Coming into the show with only tangential familiarity with their obvious hits, my expectations for the set, particularly off the back of Paper Gods could certainly have been higher. That aforementioned promise of confetti cannons held me in early, and by the time these erupted around half way for the funky delight of new Janelle Monáe and Nile Rodgers-featuring single ‘Pressure Off’ to mask a clip of a bird Rodgers flying across the sky from the monochromatic music video, which is atypically moderate by the band’s illustrious standards, all were captivated. Others around me turned to more obviously contemporary comparisons to justify their fun, noting possible influences for the likes of Tame Impala and Beyoncé.

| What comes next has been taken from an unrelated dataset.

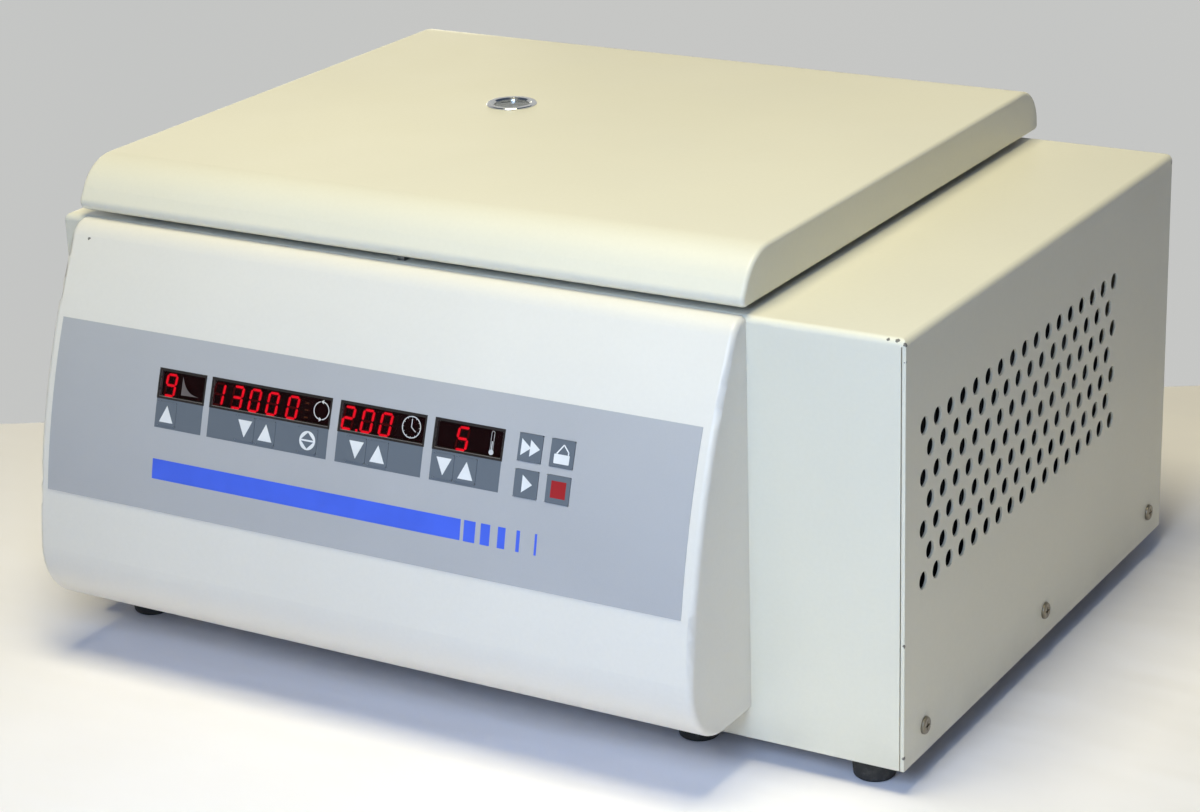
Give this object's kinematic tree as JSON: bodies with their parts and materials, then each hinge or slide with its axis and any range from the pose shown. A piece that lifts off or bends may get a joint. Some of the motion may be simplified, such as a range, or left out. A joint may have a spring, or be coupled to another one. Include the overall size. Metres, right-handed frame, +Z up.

Those who had been anticipating it, such as a fellow I met just beforehand at the VIP bar who spent ten minutes passionately crooning their greatest hits in my direction before swooping in for a peck on the cheek when I knew enough of ‘Girls On Film’ to join in, will have treasured the experience immensely.
Further tributes, though admittedly far less classy, were also paid to the Great Purple One earlier in the afternoon by madcap entertainment ensemble The Cuban Brothers. Featuring vibrant covers and mashups that were often conscious of the festival lineup, including Public Enemy’s ‘Bring The Noise’ with the iconic riffs of ‘Seven Nation Army’ as hordes of breakdancing children took to the stage, their set incorporated a progressively perplexing striptease from frontman Miguel Mantovani. By the time he was played out to the opening notes of Dimitri From Paris’ sublime ‘I Wanna Be Your Lover’ remix, he resembled an unmasked luchador, sporting merely underwear, an opulent belt, and a dodgy moustache.
As my first experience of a genuine music festival, Common People’s cordial atmosphere provided, as promised by Rob da Bank when we caught up with him last week, a gentle guide through the learning curve. Still, my weekend was not short of a few lessons being taught the hard way. Having reviewed her latest record Honey on these pages recently, I was quite eager to see how Katy B translated its highly dance-focused and wholly collaborative material into a festival set. I also quite liked the idea of a crab burger, and I carried a gleeful and ultimately foolish optimism that I would return in good time as I bounded across the festival site with 20 minutes to spare.
Instead, misbehaving gas canisters kept me waiting and staring as extra lights were erected for Katy’s performance. Strands of KDA collaboration ‘Turn The Music Louder (Rumble)’, featured in its disconcerting Tinie Tempah-less guise, pierced through between the cheers from the packed tent for Portsmouth’s Kassassin Street, however it wasn’t until the very end of her compact set that I managed to position myself correctly. Beginning with a slight (and unusually placed in the context of the festival) drum and bass interlude with the Wilkinson-produced ‘So Far Away’, she saved her big three records as a lead artist (‘Lights On,’ ‘Crying For No Reason,’ and ‘Katy On A Mission’) for the finale, leaving us on an entertaining pop note ahead of the uncontainable flamboyance that was to follow.